Таков и базовый конфликт творчества Тарковского в целом, все более утверждающийся по мере становления его кинематографа. Он опосредован, на наш взгляд, непреодолимым внутренним противоречием в самом художнике, каким он ощущает себя в самой жизни. Утверждение этой коллизии как образа жизни и провоцировало противостояние Тарковского окружающей его реальности, в том числе и реальности бюрократической.
В сценарии итог испытательного пути дан как восхождение народа-природы-художника (духа) к единому неделимому дому, к национальному семейному целому. Здесь его жаждет и ищет каждый, даже самый третьестепенный персонаж. Поэтому так важна точка отсчета – крестьянский дом Рублева, потревоженный образом мертвого врага, в котором герой в начале своего движения видит воплощенную преграду к единению нации.
Разорванность, расчлененность внутреннего дома преодолевается путем испытаний. Когда налаживается внутренняя гармония, внутренний договор между художником и мирозданием, тогда зримым и осязаемым становится результат — произведение как торжество изначального единства мира. С этой точки зрения внятно и финальное единение Бориски и Рублева — стихийно растущего народного духа и зрелого духовного «я» художника.

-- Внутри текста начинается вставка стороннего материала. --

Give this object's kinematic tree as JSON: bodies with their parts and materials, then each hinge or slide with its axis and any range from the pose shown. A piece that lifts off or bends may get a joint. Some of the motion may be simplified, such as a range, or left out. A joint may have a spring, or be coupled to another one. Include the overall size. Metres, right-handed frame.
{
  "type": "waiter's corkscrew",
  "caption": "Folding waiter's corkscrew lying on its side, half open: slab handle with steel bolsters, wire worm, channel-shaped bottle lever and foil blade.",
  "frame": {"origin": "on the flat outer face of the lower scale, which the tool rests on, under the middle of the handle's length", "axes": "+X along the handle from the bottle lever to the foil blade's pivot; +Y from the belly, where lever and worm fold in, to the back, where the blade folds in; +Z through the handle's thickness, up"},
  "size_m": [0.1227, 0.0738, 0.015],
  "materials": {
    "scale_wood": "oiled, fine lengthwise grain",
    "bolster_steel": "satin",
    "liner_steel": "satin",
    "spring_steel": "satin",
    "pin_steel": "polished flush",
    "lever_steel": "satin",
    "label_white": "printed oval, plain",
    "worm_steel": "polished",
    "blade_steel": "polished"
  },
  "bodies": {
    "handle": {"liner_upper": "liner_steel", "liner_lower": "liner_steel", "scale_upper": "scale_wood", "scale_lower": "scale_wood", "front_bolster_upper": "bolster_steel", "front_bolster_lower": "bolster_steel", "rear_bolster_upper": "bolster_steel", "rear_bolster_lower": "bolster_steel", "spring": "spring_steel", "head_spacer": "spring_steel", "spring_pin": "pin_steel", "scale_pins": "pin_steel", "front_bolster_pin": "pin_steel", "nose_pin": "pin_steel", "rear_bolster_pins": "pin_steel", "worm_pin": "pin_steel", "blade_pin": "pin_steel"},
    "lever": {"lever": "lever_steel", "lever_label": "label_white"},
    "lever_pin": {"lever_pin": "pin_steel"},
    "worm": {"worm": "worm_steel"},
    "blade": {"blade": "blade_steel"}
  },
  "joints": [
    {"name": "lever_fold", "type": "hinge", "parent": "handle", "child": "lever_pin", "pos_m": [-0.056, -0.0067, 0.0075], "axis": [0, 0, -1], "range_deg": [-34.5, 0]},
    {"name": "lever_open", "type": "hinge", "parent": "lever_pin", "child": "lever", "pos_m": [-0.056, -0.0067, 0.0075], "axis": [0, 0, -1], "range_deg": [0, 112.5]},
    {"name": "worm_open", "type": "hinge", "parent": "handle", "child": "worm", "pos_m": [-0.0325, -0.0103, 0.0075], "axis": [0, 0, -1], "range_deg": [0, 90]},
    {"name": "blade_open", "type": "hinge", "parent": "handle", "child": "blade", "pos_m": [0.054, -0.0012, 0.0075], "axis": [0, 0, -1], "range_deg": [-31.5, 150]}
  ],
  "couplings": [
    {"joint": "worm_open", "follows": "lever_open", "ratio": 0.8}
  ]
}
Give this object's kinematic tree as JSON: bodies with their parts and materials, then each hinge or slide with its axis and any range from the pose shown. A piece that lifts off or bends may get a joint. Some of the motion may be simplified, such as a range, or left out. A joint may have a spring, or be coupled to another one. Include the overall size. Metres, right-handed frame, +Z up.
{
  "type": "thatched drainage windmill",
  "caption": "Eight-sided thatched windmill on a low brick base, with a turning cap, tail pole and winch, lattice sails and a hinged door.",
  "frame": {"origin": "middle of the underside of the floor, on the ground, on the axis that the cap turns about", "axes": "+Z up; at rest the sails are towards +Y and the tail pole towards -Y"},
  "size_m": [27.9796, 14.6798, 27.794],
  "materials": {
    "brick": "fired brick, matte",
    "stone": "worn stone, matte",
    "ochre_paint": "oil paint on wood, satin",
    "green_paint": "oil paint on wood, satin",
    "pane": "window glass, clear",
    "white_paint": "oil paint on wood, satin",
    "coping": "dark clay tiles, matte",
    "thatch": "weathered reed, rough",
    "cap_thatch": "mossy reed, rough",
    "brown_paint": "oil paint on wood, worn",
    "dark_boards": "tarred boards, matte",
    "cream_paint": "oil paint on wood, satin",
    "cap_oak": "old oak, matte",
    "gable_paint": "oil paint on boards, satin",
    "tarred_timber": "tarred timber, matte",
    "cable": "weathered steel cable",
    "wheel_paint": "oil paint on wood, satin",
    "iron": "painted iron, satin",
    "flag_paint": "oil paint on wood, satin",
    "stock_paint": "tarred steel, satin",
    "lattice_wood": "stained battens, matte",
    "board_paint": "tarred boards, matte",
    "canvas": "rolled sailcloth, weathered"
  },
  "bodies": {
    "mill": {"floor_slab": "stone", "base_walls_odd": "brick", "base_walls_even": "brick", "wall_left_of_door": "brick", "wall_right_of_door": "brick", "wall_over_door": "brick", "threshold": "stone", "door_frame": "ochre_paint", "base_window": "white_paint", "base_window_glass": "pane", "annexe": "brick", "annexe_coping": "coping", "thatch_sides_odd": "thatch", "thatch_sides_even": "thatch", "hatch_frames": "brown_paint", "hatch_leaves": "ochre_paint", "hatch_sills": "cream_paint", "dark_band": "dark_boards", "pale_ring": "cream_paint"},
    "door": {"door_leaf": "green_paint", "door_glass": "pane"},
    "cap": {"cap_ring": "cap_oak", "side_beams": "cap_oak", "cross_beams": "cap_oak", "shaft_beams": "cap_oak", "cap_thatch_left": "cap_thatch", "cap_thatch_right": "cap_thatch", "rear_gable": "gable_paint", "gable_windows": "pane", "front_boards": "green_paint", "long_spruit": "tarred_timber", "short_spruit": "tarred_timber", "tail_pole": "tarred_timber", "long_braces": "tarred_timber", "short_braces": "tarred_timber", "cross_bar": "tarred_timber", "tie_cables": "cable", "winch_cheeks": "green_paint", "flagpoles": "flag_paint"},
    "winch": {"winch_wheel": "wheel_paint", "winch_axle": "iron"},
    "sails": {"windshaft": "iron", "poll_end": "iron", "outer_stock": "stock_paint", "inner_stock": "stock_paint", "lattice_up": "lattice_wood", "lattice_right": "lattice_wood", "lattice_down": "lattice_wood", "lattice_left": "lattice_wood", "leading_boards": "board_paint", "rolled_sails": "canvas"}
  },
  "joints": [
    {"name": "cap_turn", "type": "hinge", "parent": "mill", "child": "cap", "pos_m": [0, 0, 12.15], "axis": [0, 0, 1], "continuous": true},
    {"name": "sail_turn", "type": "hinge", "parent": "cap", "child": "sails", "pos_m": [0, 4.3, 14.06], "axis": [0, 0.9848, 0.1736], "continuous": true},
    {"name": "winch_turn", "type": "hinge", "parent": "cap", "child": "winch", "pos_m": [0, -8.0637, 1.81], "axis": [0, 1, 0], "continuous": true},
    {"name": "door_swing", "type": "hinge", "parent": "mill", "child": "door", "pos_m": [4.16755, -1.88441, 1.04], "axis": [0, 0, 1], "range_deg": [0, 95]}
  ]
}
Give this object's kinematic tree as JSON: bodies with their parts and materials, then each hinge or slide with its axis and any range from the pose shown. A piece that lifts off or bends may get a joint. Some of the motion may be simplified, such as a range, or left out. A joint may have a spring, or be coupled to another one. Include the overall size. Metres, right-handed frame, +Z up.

Рублев прижимает к груди плачущего Бориску как сына, а перед внутренним взором «иконника» встает образ его духовного отца Даниила Черного. Речь идет о нерушимости традиции и неукоснительной передаче творческой эстафеты.
В финале сценария, по художественной логике произведения, одна за другой возникают перед нами иконы и фрески. И «Троица» — смысли вершина жизниАндрея. Спокойная, великая, исполненная трепетной радости перед лицом человеческого братства.
Если уж слишком настойчиво искать в фильме источник естественной гармонии, воплощенной в «Троице», то это – божественная Природа.
«Издыхающее» летательное сооружение после падения «Икара» в прологе рифмуется с лошадью, катающейся по земле, может быть, от избытка весенних сил. К этому символу природной гармонии, к традиционному древнему оберегу – лошадям – вернется Тарковский и в финале «Рублева», когда последние кадры с фрагментами икон перейдут в завешанный дождем русский пейзаж с лошадьми.